6. Applications to Adversarial, Reinforcement, and Sparse Training

In adversarial training, the effectiveness of standard momentum outer optimizers becomes limited due to high gradient variance. Example-normalized Gradient Descent with Momentum (ENGM) (Dabouei et al., 2022) regularizes per-example gradient norms, resulting in convergence rates independent of gradient variance and mitigating robust overfitting.

In reinforcement learning—with “inner-outer” optimizer decompositions such as PPO—replacing unity-step outer updates with gradient-based (and momentum-augmented) outer updates (Outer-PPO (Tan et al., 1 Nov 2024)) or using outer Nesterov momentum significantly improves empirical performance in continuous control benchmarks.

For sparse and group-structured models, group-momentum variants (Yue et al., 2021) add sparse group lasso regularization directly to the momentum-based update, inducing model-level sparsity with theoretical guarantees in the convex case. This is particularly effective in high-dimensional click-through rate prediction and recommendation systems.

7. Practical Considerations and Recommendations

Across settings, the primary determinants of momentum-based outer optimizer success are:

Proper exposure and search of all hyperparameters, with special attention to interdependencies.
Use of optimizer variants that are aware of parameter layout (e.g., scale invariance, group structure, geometric constraints).
Dynamic/adaptive memory or feedback control to prevent overaccumulation of stale or misaligned momentum.
Tuning outer-loop learning rates and momentum in distributed/federated and inner-outer-loop architectures to exploit trade-offs between convergence speed and noise amplification, as formalized in recent bounds.

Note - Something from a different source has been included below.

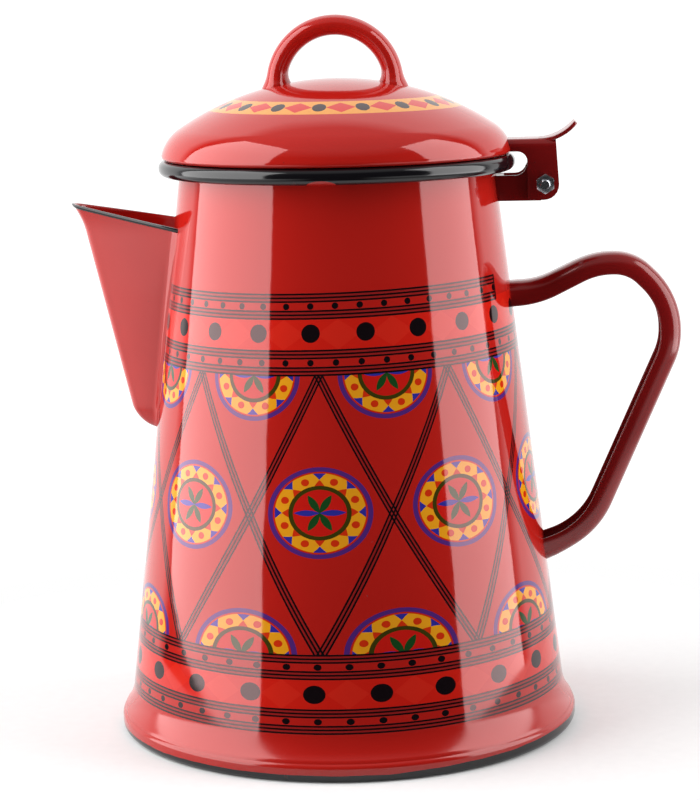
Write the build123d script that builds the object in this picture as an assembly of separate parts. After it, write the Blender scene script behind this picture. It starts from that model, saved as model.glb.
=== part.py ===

The unifying lesson is that structure-aware, dynamically tuned, and geometrically informed momentum-based outer optimizers—when paired with rigorous hyperparameter optimization and, if relevant, memory or feedback mechanisms—offer substantial and robust benefits across modern machine learning paradigms. They facilitate convergence, improve stability under noise and uncertainty, and enable practical scaling in both centralized and distributed environments.